Belgium's Underground Beer Pipeline is a Real Thing

The next time you find yourself in Bruges, Belgium, you might want to consider that your next pint of beer might have arrived in your mug via a beer-centric underground pipeline. Yes. Not a joke or hoax at all. So here’s the explanation.


Xavier Vanneste runs the storied De Halve Maan beer brewery, bar and restaurant in Bruges, Belgium. In fact, it is one of the last old-world Belgium breweries left standing. The company’s founding goes all the way back to 1856. Vanneste was recently confronted with a serious logistics problem concerning the bottom line of the brewery. The De Halve Maan brewery is within the Bruges city limits, but the bottling operations would be moved about 2 miles outside the city limits.

Logistic Concerns

The extra cost to ship the beer from Bruges to the bottler would be exorbitant. The extra shipping related costs would be representative to filling about 500 liquid-tanker trucks with beer, shipping it 2 miles from the brewer to the bottler, draining the beer at the bottler and then repeating the process as necessary to meet basic supply and demand business quotas. Struck by an epiphany as Vanneste watched repair workers repairing pipeline in the street, he thought about the business and savings possibilities related to constructing an underground beer pipeline that would extend the length of the distance from the brewer to the bottler. (Wow. Hold up. Are we sure this wasn’t a plotline from The Simpsons? Really? OK, then. Resume.)

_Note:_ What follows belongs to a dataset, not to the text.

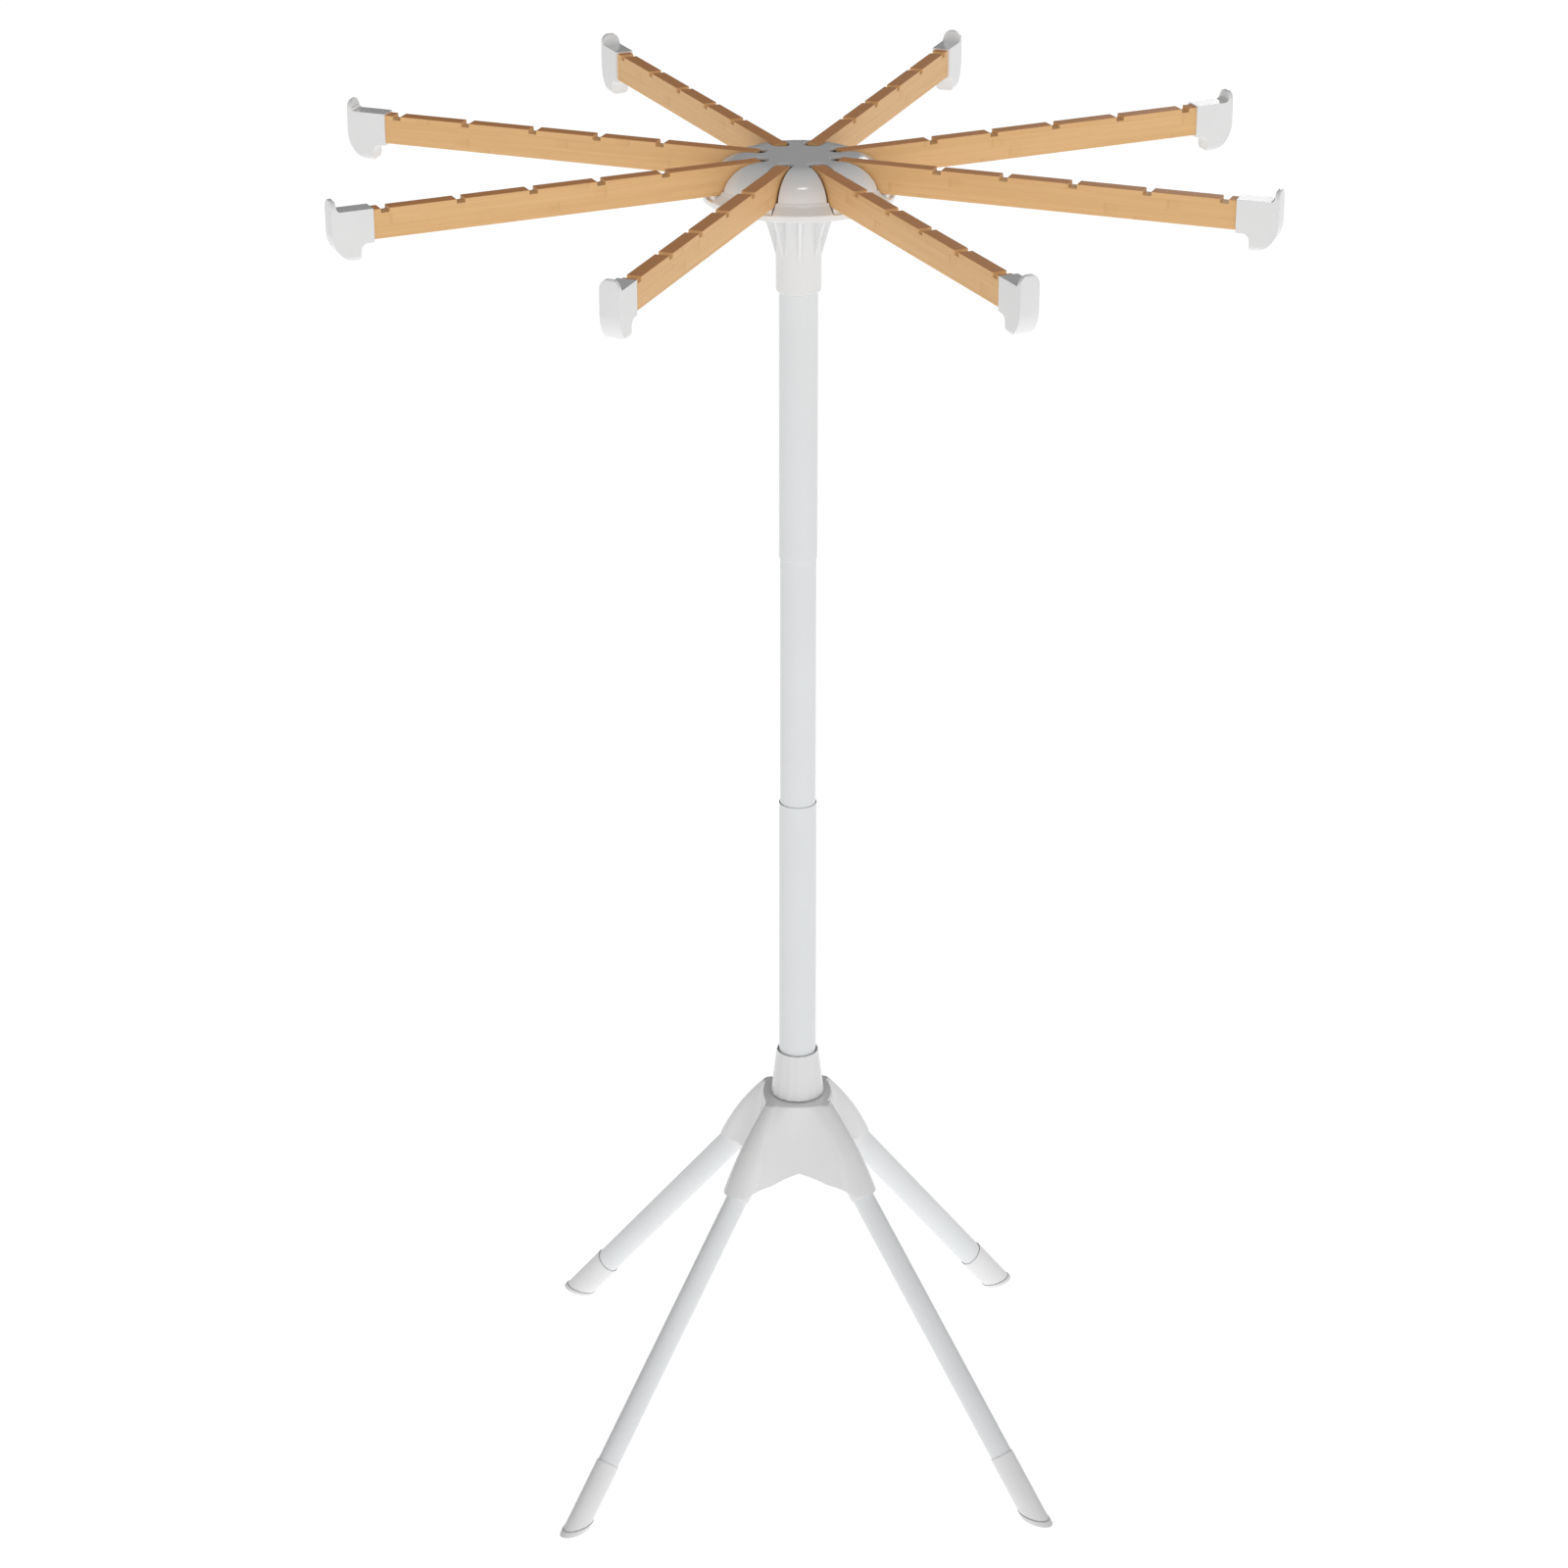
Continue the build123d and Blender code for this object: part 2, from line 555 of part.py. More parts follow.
def along_leg(height):
    """The distance along a leg's axis at which it comes down to a height."""
    return (LEG_PIVOT_Z - height) / math.cos(math.radians(LEG_LEAN))


def leg_socket():
    """The moulded knuckle of one leg: a tongue on the pin and a sleeve over the tube."""
    skin = 2 * SOCKET_SKIN
    sleeve = oval(LEG_LONG + skin, LEG_SHORT + skin, SOCKET_START, SOCKET_END)
    sleeve = fillet(sleeve.edges().group_by(Axis.Z)[0], SOCKET_EDGE_R)
    tongue = Box(2 * TONGUE_R, TONGUE_THICKNESS, LEG_TUBE_START, align=UP)
    eye = cross_pin(TONGUE_R, TONGUE_THICKNESS)
    knuckle = sleeve + tongue + eye - cross_pin(PIN_R + PIN_CLEARANCE, TONGUE_THICKNESS + OVERCUT)
    return knuckle - oval(LEG_LONG, LEG_SHORT, LEG_TUBE_START, SOCKET_END + OVERCUT)


def leg_tube():
    """One oval steel leg tube, cut level inside its foot."""
    end = LEG_LENGTH + LEG_OVERRUN
    tube = oval(LEG_LONG, LEG_SHORT, LEG_TUBE_START, end)
    tube -= oval(LEG_LONG - 2 * LEG_WALL, LEG_SHORT - 2 * LEG_WALL, LEG_TUBE_START - OVERCUT, end + OVERCUT)
    return on_leg(tube) - below_height(LEG_TUBE_END_Z)


def foot_sleeve():
    """The moulded boot over the lower end of a leg."""
    skin = 2 * FOOT_SLEEVE_SKIN
    end = LEG_LENGTH + LEG_OVERRUN
    boot = on_leg(oval(LEG_LONG + skin, LEG_SHORT + skin, along_leg(FOOT_SLEEVE_TOP_Z), end))
    boot -= on_leg(oval(LEG_LONG, LEG_SHORT, 0, end)) - below_height(LEG_TUBE_END_Z)
    return boot - below_height(PAD_HEIGHT)


def foot_pad():
    """The sole under a boot, level with the floor and a little proud of the boot."""
    slant = math.cos(math.radians(LEG_LEAN))
    long = (LEG_LONG + 2 * FOOT_SLEEVE_SKIN) / slant / 2 + PAD_OVERHANG
    short = LEG_SHORT / 2 + FOOT_SLEEVE_SKIN + PAD_OVERHANG
    centre = LEG_FLOOR_R - (PAD_HEIGHT - PAD_SEAM) * math.tan(math.radians(LEG_LEAN))
    sole = loft([
        Pos(LEG_FLOOR_R, 0, 0) * Ellipse(long, short),
        Pos(centre, 0, PAD_HEIGHT - PAD_SEAM) * Ellipse(long, short)])
    neck = extrude(Ellipse(long - PAD_NECK_INSET, short - PAD_NECK_INSET), PAD_SEAM)
    neck = Pos(centre, 0, PAD_HEIGHT - PAD_SEAM) * neck
    return sole + neck


def leg_rivet():
    """The rivet that holds a leg tube in its knuckle."""
    rivet = cross_pin(RIVET_R, LEG_SHORT + 2 * SOCKET_SKIN)
    return on_leg(Pos(0, 0, (LEG_TUBE_START + SOCKET_END) / 2) * rivet)


def write(name, shapes):
    """Save one named piece, or a group of like pieces, as a STEP file."""
    shapes = shapes if isinstance(shapes, list) else [shapes]
    solids = [solid for shape in shapes for solid in shape.solids()]
    export_step(Compound(children=solids), f"parts/{name}.step")


def main():
    os.makedirs("parts", exist_ok=True)
    singles = (
        base_hub, base_core, pole_bottom_plug, pole_collet, leg_pins, lower_tube, middle_tube, upper_tube,
        pole_top_plug, hub_washer, hub_screw, collar_nut, hub_body, hub_dome, hub_bush, arm_pins, dome_screws)
    for build in singles:
        write(build.__name__, build())

    rivet = leg_rivet()
    knuckle = on_leg(leg_socket()) - rivet
    tube = leg_tube() - rivet
    families = (
        ("arm", arm_plank(), ARM_FIRST_ANGLE, ARM_COUNT),
        ("arm_cap", arm_cap(), ARM_FIRST_ANGLE, ARM_COUNT),
        ("leg_socket", knuckle, LEG_FIRST_ANGLE, LEG_COUNT),
        ("leg_rivet", rivet, LEG_FIRST_ANGLE, LEG_COUNT),
        ("leg_tube", tube, LEG_FIRST_ANGLE, LEG_COUNT),
        ("foot_sleeve", foot_sleeve(), LEG_FIRST_ANGLE, LEG_COUNT),
        ("foot_pad", foot_pad(), LEG_FIRST_ANGLE, LEG_COUNT))
    for name, shape, first_angle, count in families:
        for i, copy in enumerate(turned(shape, first_angle, count), start=1):
            write(f"{name}_{i}", copy)


main()
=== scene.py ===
"""Looks of the rotary clothes airer: bamboo arms, white mouldings and coated steel tubes."""
import json
import logging
import math
from dataclasses import dataclass
from enum import Enum
from typing import Callable, Sequence

import bmesh
import bpy
from mathutils import Matrix, Vector


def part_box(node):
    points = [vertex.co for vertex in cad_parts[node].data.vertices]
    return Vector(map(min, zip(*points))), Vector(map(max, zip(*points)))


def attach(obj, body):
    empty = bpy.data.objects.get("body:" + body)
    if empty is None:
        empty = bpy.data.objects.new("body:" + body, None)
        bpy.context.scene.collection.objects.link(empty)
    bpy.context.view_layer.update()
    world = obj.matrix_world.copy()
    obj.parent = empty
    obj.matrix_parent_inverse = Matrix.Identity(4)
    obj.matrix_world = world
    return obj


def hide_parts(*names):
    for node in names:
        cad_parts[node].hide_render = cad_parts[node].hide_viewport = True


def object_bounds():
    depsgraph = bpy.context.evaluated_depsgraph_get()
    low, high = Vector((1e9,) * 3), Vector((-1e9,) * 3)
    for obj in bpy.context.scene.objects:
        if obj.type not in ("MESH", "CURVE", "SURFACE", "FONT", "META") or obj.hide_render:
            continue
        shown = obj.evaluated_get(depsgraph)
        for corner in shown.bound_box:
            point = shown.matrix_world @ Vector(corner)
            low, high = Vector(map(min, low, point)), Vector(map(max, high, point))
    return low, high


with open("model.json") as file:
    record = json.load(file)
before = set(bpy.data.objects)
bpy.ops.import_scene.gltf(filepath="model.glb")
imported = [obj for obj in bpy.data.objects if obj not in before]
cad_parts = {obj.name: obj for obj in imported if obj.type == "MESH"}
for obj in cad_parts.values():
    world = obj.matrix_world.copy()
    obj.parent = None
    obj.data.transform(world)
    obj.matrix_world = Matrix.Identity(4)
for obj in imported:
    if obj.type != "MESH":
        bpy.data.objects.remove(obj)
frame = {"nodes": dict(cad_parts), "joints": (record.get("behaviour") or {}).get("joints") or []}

MM = 0.001
CAD_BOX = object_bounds()
ARM_COUNT = 8
LEG_COUNT = 4
HOLE_STEPS = 24
ROOMY = 0.2

Number = "float | Sock"
Colour = tuple[float, float, float, float]
Point = tuple[float, float]

log = logging.getLogger("airer")


def grey(level: float) -> Colour:
    """An opaque neutral colour."""
    return (level, level, level, 1.0)


def placed(name: str, data: bpy.types.ID) -> bpy.types.Object:
    """A new object of the scene that shows a mesh, lamp or camera."""
    made = bpy.data.objects.new(name, data)
    bpy.context.scene.collection.objects.link(made)
    return made


def direction(azimuth: float, elevation: float) -> Vector:
    """The way from the airer to something in degrees right of the front and above the horizon."""
    around, up = math.radians(azimuth), math.radians(elevation)
    return Vector((math.sin(around) * math.cos(up), -math.cos(around) * math.cos(up), math.sin(up)))


def joint_place(name: str) -> Vector:
    """The point that a joint of the frame turns about."""
    return Vector(next(joint["pos_m"] for joint in frame["joints"] if joint["name"] == name))


# ---- finishes

class Slot(Enum):
    """The material slots of the record."""

    MOULDING = "white_moulding"
    STEEL = "white_steel"
    BAMBOO = "bamboo"
    INNER = "inner_plastic"
    FIXINGS = "steel_fixings"
    SOLE = "sole"


class Sock:
    """An output of a shader node, with Python's arithmetic on it."""

    def __init__(self, shader: "Shader", socket: bpy.types.NodeSocket) -> None:
        """Remember the socket and the shader that it belongs to."""
        self.shader = shader
        self.socket = socket

    def _math(self, operation: str, first: Number, second: Number = 0.0) -> "Sock":
        """One Math node on two values."""
        return self.shader.node("ShaderNodeMath", {"operation": operation}, {0: first, 1: second})

    def __add__(self, other: Number) -> "Sock":
        """The sum."""
        return self._math("ADD", self, other)

    def __sub__(self, other: Number) -> "Sock":
        """The difference."""
        return self._math("SUBTRACT", self, other)

    def __rsub__(self, other: Number) -> "Sock":
        """The difference, with this value taken away."""
        return self._math("SUBTRACT", other, self)

    def __mul__(self, other: Number) -> "Sock":
        """The product."""
        return self._math("MULTIPLY", self, other)

    def __truediv__(self, other: Number) -> "Sock":
        """The quotient."""
        return self._math("DIVIDE", self, other)

    def __abs__(self) -> "Sock":
        """The size without its sign."""
        return self._math("ABSOLUTE", self)

    __radd__ = __add__
    __rmul__ = __mul__

    def floor(self) -> "Sock":
        """The whole number below."""
        return self._math("FLOOR", self)

    def fraction(self) -> "Sock":
        """What is left above the whole number below."""
        return self._math("FRACT", self)

    def rise(self, low: float, high: float) -> "Sock":
        """A smooth step from 0 at low to 1 at high."""
        return self.shader.fall(self, low, high, 0.0, 1.0)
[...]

Vanneste conferred extensively with government and municipal authorities to acquire the necessary bureaucratic permits and permission to construct the beer pipeline. Surveys of all surrounding areas were taken to make sure the underground beer pipeline wouldn’t damage any surrounding areas or architecture. All in all, it cost over $4.5 million dollars to build the beer pipeline. Vanneste crowdfunded over $300,000 of the beer pipeline construction costs via Kickstarter.

Pipeline Design

The underground beer pipeline would be made of polyethylene and be about 1 foot in diameter. The beer pipeline will be over 2,000 feet in length from brewer to bottler. (I should be rewarded for saying, “underground beer pipeline,” without a hint of irony for so long, you know. Until right now, that is, however.) Official underground beer pipeline operations will begin sometime in late summer 2016. The De Halve Maan brewery is also a top-class gourmet restaurant. They also offer tours of the brewery. By the by, if you think that only fools would donate over $300,000 via Kickstarter to fund the construction of a beer pipeline, then you should know something. Each and every Kickstarter sponsor who donated $8,400 or more to the beer pipeline construction effort is entitled to a free 11-ounce glass of beer a day at the De Halve Maan brewery every day for the rest of their lives. Only on Earth. People are really going to look forward to burst pipelines in this city.